──────── Source excerpt
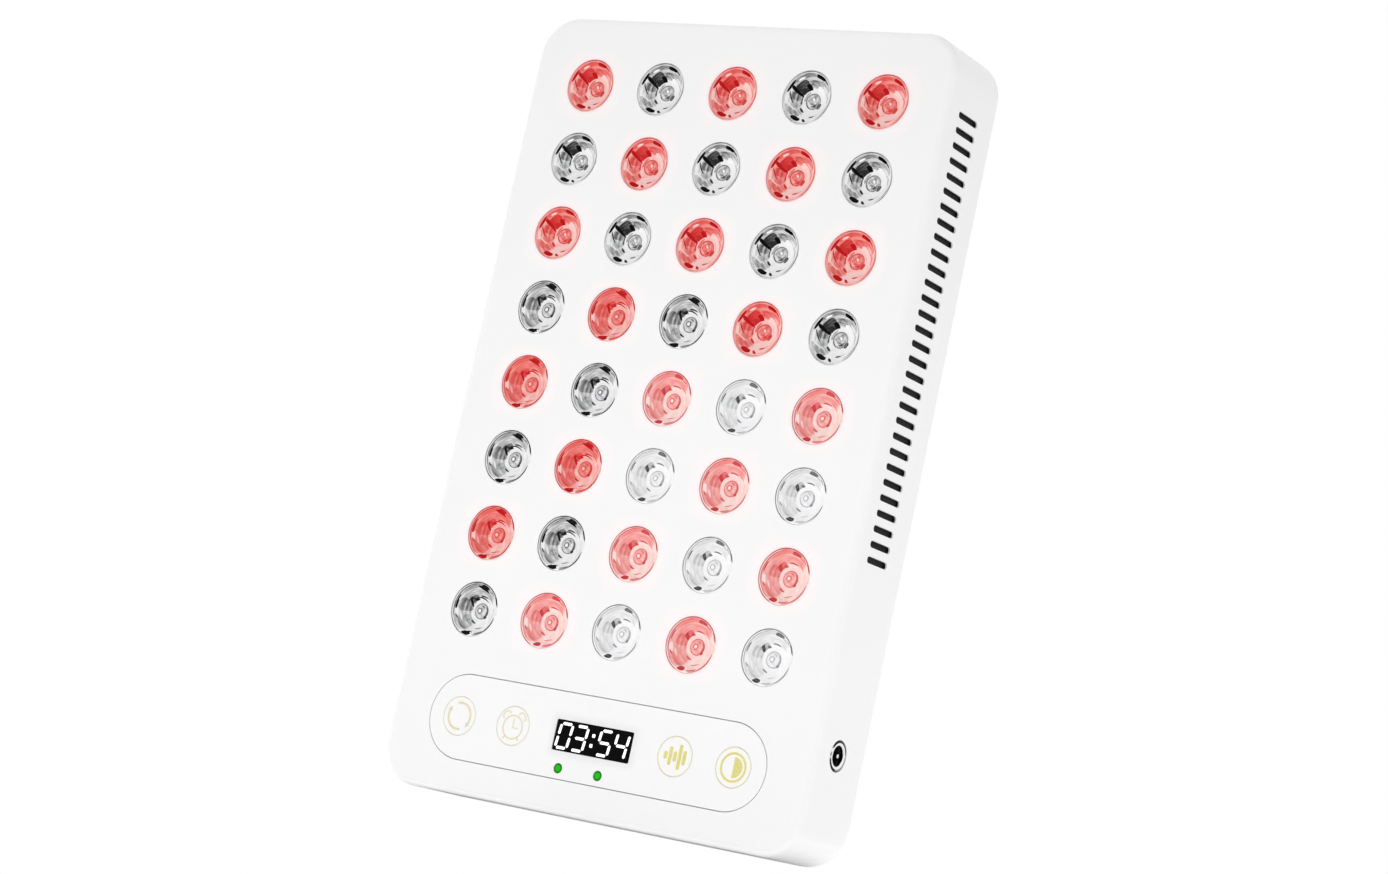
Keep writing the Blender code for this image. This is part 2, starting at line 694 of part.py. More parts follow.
def cover_openings():
    """Make the grille, the screw holes with their seats and the well of the stand."""
    bm = bmesh.new()
    through = COVER_THICKNESS + CUT_OVERRUN * 2
    middle = REAR - COVER_THICKNESS / 2
    for number in range(GRILLE_SLOTS):
        rise = (number - (GRILLE_SLOTS - 1) / 2) * GRILLE_PITCH
        half_chord = (GRILLE_RADIUS ** 2 - rise ** 2) ** 0.5
        place = Matrix.Translation((0, middle, FAN_HEIGHT + rise)) @ FACING_FRONT
        add_slot(bm, half_chord * 2, GRILLE_SLOT_WIDTH, through, place, VENT_STEPS)
    start = COVER_FRONT - CUT_OVERRUN
    seat = REAR - SCREW_HEAD_DEPTH
    end = REAR + CUT_OVERRUN
    for x, z in list(post_places()) + list(fan_screw_places()):
        add_cylinder(bm, SCREW_HOLE_RADIUS, (x, start, z), (x, seat - SCREW_HEAD_DEPTH / 2, z),
                     SCREW_STEPS)
        add_cylinder(bm, SCREW_HEAD_RADIUS, (x, seat, z), (x, end, z), SCREW_STEPS)
    return add_tool("cover_openings", bm)


def build_rear_cover():
    """Build the back plate with the grille and the moulded well that takes the stand."""
    inset = WALL + SEAT_GAP
    bm = bmesh.new()
    add_rounded_box(bm, (-SIDE + inset, COVER_FRONT, inset),
                    (SIDE - inset, REAR, PANEL_HEIGHT - inset), CORNER_RADIUS - inset, CORNER_STEPS)
    cover = add_piece("rear_cover", bm, WHITE_PLASTIC)
    bm = bmesh.new()
    reach = WELL_HALF_WIDTH + WELL_SIDE_WALL
    foot = WELL_FOOT - NOTCH_HEIGHT - WELL_FLOOR
    add_rounded_box(bm, (-reach, WELL_BOTTOM - WELL_FLOOR, foot),
                    (reach, REAR - COVER_THICKNESS / 2, WELL_TOP + WELL_FLOOR), WELL_CORNER,
                    WELL_CORNER_STEPS)
    join(cover, add_tool("well_shell", bm))
    bm = bmesh.new()
    add_box(bm, (-WELL_HALF_WIDTH, WELL_BOTTOM, WELL_FOOT),
            (WELL_HALF_WIDTH, REAR + CUT_OVERRUN, WELL_TOP))
    cut(cover, add_tool("well", bm))
    bm = bmesh.new()
    add_box(bm, (-NOTCH_WIDTH / 2, WELL_BOTTOM, WELL_FOOT - NOTCH_HEIGHT),
            (NOTCH_WIDTH / 2, REAR + CUT_OVERRUN, WELL_FOOT + CUT_OVERRUN))
    cut(cover, add_tool("finger_notch", bm))
    bm = bmesh.new()
    pin_end = WELL_HALF_WIDTH + STAND_PIN_REACH + SEAT_GAP
    add_cylinder(bm, STAND_PIN_RADIUS + SEAT_GAP, (-pin_end, STAND_AXIS_Y, STAND_HINGE_HEIGHT),
                 (pin_end, STAND_AXIS_Y, STAND_HINGE_HEIGHT), BARREL_STEPS)
    cut(cover, add_tool("pin_seats", bm))
    cut(cover, cover_openings())


def build_stand():
    """Build the folding leg, whose barrel turns on a steel pin across the well."""
    outer = STAND_OUTER - STAND_AXIS_Y
    inner = outer - STAND_THICKNESS
    half_width = STAND_WIDTH / 2
    place = Matrix.Translation((0, STAND_AXIS_Y, STAND_HINGE_HEIGHT))
    bm = bmesh.new()
    add_box(bm, (-half_width, inner, -STAND_LENGTH), (half_width, outer, 0))
    foot_edges = [edge for edge in bm.edges
                  if all(vert.co.z < -STAND_LENGTH / 2 for vert in edge.verts)
                  and abs(edge.verts[0].co.x - edge.verts[1].co.x) < WELD_DISTANCE]
    bmesh.ops.bevel(bm, geom=foot_edges, offset=STAND_CORNER, segments=STAND_CORNER_STEPS,
                    profile=ROUND_SHARE, affect="EDGES")
    round_rim(bm, outer, STAND_EDGE, INNER_EDGE_STEPS)
    stand = add_piece("kickstand", bm, WHITE_PLASTIC, place)
    bm = bmesh.new()
    add_cylinder(bm, STAND_BARREL_RADIUS, (-half_width, STAND_AXIS_Y, STAND_HINGE_HEIGHT),
                 (half_width, STAND_AXIS_Y, STAND_HINGE_HEIGHT), BARREL_STEPS)
    join(stand, add_tool("stand_barrel", bm))
    bm = bmesh.new()
    end = half_width + CUT_OVERRUN
    add_cylinder(bm, STAND_PIN_RADIUS + SEAT_GAP, (-end, STAND_AXIS_Y, STAND_HINGE_HEIGHT),
                 (end, STAND_AXIS_Y, STAND_HINGE_HEIGHT), BARREL_STEPS)
    cut(stand, add_tool("stand_bore", bm))
    bm = bmesh.new()
    end = WELL_HALF_WIDTH + STAND_PIN_REACH
    add_cylinder(bm, STAND_PIN_RADIUS, (-end, STAND_AXIS_Y, STAND_HINGE_HEIGHT),
                 (end, STAND_AXIS_Y, STAND_HINGE_HEIGHT), BARREL_STEPS)
    add_piece("stand_pin", bm, STEEL)


def build_fan_frame():
    """Build the square fan frame with its bore, cross struts, base and spindle."""
    reach = FAN_SIZE / 2
    bm = bmesh.new()
    add_rounded_box(bm, (-reach, FAN_FRONT, FAN_HEIGHT - reach),
                    (reach, FAN_BACK, FAN_HEIGHT + reach), FAN_CORNER, FAN_CORNER_STEPS)
    frame = add_piece("fan_frame", bm, BLACK_PLASTIC)
    bm = bmesh.new()
    start = FAN_FRONT - CUT_OVERRUN
    end = FAN_BACK + CUT_OVERRUN
    add_cylinder(bm, FAN_BORE_RADIUS, (0, start, FAN_HEIGHT), (0, end, FAN_HEIGHT), FAN_STEPS)
    for x, z in fan_screw_places():
        add_cylinder(bm, FAN_SCREW_RADIUS, (x, start, z), (x, end, z), BOSS_STEPS)
    cut(frame, add_tool("fan_openings", bm))
    base_back = FAN_FRONT + FAN_BASE_THICKNESS
    strut = FAN_STRUT_WIDTH / 2
    bore = FAN_BORE_RADIUS + FAN_BASE_THICKNESS
    bm = bmesh.new()
    add_box(bm, (-bore, FAN_FRONT, FAN_HEIGHT - strut), (bore, base_back, FAN_HEIGHT + strut))
    join(frame, add_tool("fan_level_strut", bm))
    bm = bmesh.new()
    add_box(bm, (-strut, FAN_FRONT, FAN_HEIGHT - bore), (strut, base_back, FAN_HEIGHT + bore))
    join(frame, add_tool("fan_upright_strut", bm))
    bm = bmesh.new()
    add_cylinder(bm, FAN_HUB_RADIUS, (0, FAN_FRONT, FAN_HEIGHT), (0, base_back, FAN_HEIGHT),
                 FAN_STEPS)
    join(frame, add_tool("fan_base", bm))
    bm = bmesh.new()
    tip = FAN_BACK - FAN_HUB_WALL - FAN_BASE_THICKNESS
    add_cylinder(bm, FAN_SPINDLE_RADIUS, (0, FAN_FRONT + FAN_BASE_THICKNESS / 2, FAN_HEIGHT),
                 (0, tip, FAN_HEIGHT), FAN_SPINDLE_STEPS)
    join(frame, add_tool("fan_spindle", bm))


def add_blade(bm, turn, low, high):
    """Loft one twisted blade between the hub and the tip, over the rotor's own height."""
    root = FAN_HUB_RADIUS - FAN_HUB_WALL / 2
    room = (high - low - BLADE_THICKNESS) * BLADE_DEPTH_SHARE
    loops = []
    for station in range(BLADE_STATIONS):
        share = station / (BLADE_STATIONS - 1)
        radius = root + (FAN_TIP_RADIUS - root) * share
        pitch = BLADE_ROOT_PITCH + (BLADE_TIP_PITCH - BLADE_ROOT_PITCH) * share
        chord = min(BLADE_CHORD, room / sin(pitch))
        upper = []
        lower = []
        for number in range(BLADE_POINTS):
            along_share = number / (BLADE_POINTS - 1) - 1 / 2
            camber = BLADE_CAMBER * (1 - (2 * along_share) ** 2)
            for side, row in ((1, upper), (-1, lower)):
                offset = camber - BLADE_CAMBER / 2 + side * BLADE_THICKNESS / 2
                around = along_share * chord * cos(pitch) - offset * sin(pitch)
                rise = along_share * chord * sin(pitch) + offset * cos(pitch)
                angle = turn + around / radius + BLADE_SWEEP * share
                height = (low + high) / 2 + rise
                row.append(bm.verts.new((radius * cos(angle), radius * sin(angle), height)))
        loops.append(upper + lower[::-1])
    for inner, outer in zip(loops, loops[1:]):
        for number in range(len(inner)):
            following = (number + 1) % len(inner)
            bm.faces.new((inner[number], inner[following], outer[following], outer[number]))
    bm.faces.new(loops[0][::-1])
    bm.faces.new(loops[-1])


def build_fan_rotor():
    """Build the rotor: a cup-shaped hub on the spindle, with twisted blades."""
    back = FAN_BACK - SEAT_GAP
    front = FAN_FRONT + FAN_BASE_THICKNESS + SEAT_GAP * 2
    height = back - front
    cup = FAN_HUB_RADIUS - FAN_HUB_WALL
    outline = [
        (0, height),
        (FAN_HUB_RADIUS - FAN_HUB_BEVEL, height),
        (FAN_HUB_RADIUS, height - FAN_HUB_BEVEL),
        (FAN_HUB_RADIUS, 0),
        (cup, 0),
        (cup, height - FAN_HUB_WALL),
        (0, height - FAN_HUB_WALL),
    ]
    facing_back = Matrix.Rotation(radians(-90), 4, "X")
    place = Matrix.Translation((0, front, FAN_HEIGHT)) @ facing_back
    rotor = add_turned("fan_rotor", outline, FAN_STEPS, BLACK_PLASTIC, place)
    bm = bmesh.new()
    for number in range(BLADES):
        add_blade(bm, 2 * pi * number / BLADES, SEAT_GAP, height - SEAT_GAP)
    bmesh.ops.recalc_face_normals(bm, faces=bm.faces)
    blades = add_tool("fan_blades", bm)
    blades.matrix_world = place
    join(rotor, blades)


clear_scene()
PIECES = new_collection("light_therapy_panel")
TOOLS = new_collection("cutters_and_guides")

WHITE_PLASTIC = make_material("white_plastic", (0.90, 0.90, 0.90), 0.35)
PANEL_WHITE = make_material("panel_white", (0.91, 0.91, 0.91), 0.30)
KEY_WHITE = make_material("key_white", (0.92, 0.92, 0.91), 0.30)
LIT_LENS = make_material("lit_lens", (0.90, 0.05, 0.10), 0.15, glow=2)
CLEAR_LENS = make_material("clear_lens", (0.85, 0.87, 0.89), 0.10, clear=0.5)
BLACK_WINDOW = make_material("black_window", (0.01, 0.01, 0.01), 0.15)
GREEN_LIGHT = make_material("green_light", (0.10, 0.75, 0.20), 0.25, glow=1)
CHROME = make_material("chrome", (0.75, 0.75, 0.76), 0.15, metallic=1)
STEEL = make_material("steel", (0.60, 0.60, 0.62), 0.30, metallic=1)
ALUMINIUM = make_material("aluminium", (0.72, 0.73, 0.74), 0.40, metallic=1)
BOARD_WHITE = make_material("board_white", (0.85, 0.86, 0.84), 0.45)
BOARD_GREEN = make_material("board_green", (0.05, 0.28, 0.12), 0.45)
BLACK_PLASTIC = make_material("black_plastic", (0.02, 0.02, 0.02), 0.45)

build_front_housing()
build_lenses()
build_led_board()
build_heat_sink()
build_control_panel()
build_keys()
build_display()
build_indicators()
build_control_board()
build_dc_jack()
build_rear_cover()
build_stand()
build_fan_frame()
build_fan_rotor()
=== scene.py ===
from math import cos, pi, radians, sin, sqrt, tan

import bmesh
import bpy
from mathutils import Matrix, Vector


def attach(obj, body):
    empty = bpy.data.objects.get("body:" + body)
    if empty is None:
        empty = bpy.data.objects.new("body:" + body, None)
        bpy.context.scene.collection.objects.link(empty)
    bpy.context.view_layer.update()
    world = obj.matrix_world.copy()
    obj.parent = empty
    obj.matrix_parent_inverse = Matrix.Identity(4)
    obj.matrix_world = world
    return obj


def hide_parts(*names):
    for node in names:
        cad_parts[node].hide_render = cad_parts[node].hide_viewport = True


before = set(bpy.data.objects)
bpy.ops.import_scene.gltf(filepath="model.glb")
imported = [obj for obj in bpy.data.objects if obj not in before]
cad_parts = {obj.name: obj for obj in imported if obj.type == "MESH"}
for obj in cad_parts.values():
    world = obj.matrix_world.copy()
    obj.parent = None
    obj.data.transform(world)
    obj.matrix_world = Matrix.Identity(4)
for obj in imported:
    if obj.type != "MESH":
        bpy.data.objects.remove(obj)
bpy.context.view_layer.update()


# Front housing: the white ABS tub that forms the face and the four sides, injection moulded in
# one shot. Lens holes, the seat of the control panel, vent slots and the socket hole come out of
# the mould with small radii. Posts on the inside of the face take the screws of the rear cover.
MM = 0.001
PANEL_WIDTH, PANEL_HEIGHT, FRONT, REAR, SIDE = 190, 310, -18, 18, 95
CORNER, CORNER_STEPS = 16, 14
WALL, FACE_ROUND, BACK_ROUND = 2, 3, 1.2
LENS_ROWS, LENS_COLUMNS, MIDDLE_COLUMN = 8, 5, 2
LENS_PITCH_X, LENS_PITCH_Z, LENS_TOP, LENS_HOLE = 33.4, 30.2, 282.2, 21.5
PILL_LENGTH, PILL_WIDTH, PILL_HEIGHT = 153.2, 33.3, 29.4
VENT_Y, VENT_TOP, VENT_PITCH, VENT_LENGTH, VENT_WIDTH, VENTS = -2.1, 281.6, 5.8207, 15, 2.5, 30
SOCKET_Y, SOCKET_HEIGHT, SOCKET_HOLE = -1.4, 41.1, 11.8
LENSES = [(row, column) for row in range(LENS_ROWS) for column in range(LENS_COLUMNS)]
THROUGH_WALL = 3
POSTS = [(x, z) for x in (-85.5, 85.5) for z in (9.5, 100, 300.5)]
POST, POST_END, POST_WALL, PILOT_END = 7.2, 33.7, 2.5, 4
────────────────
## Short task
From the listing above, copy every line that holds the string "context".

## The result
        bpy.context.scene.collection.objects.link(empty)
    bpy.context.view_layer.update()
bpy.context.view_layer.update()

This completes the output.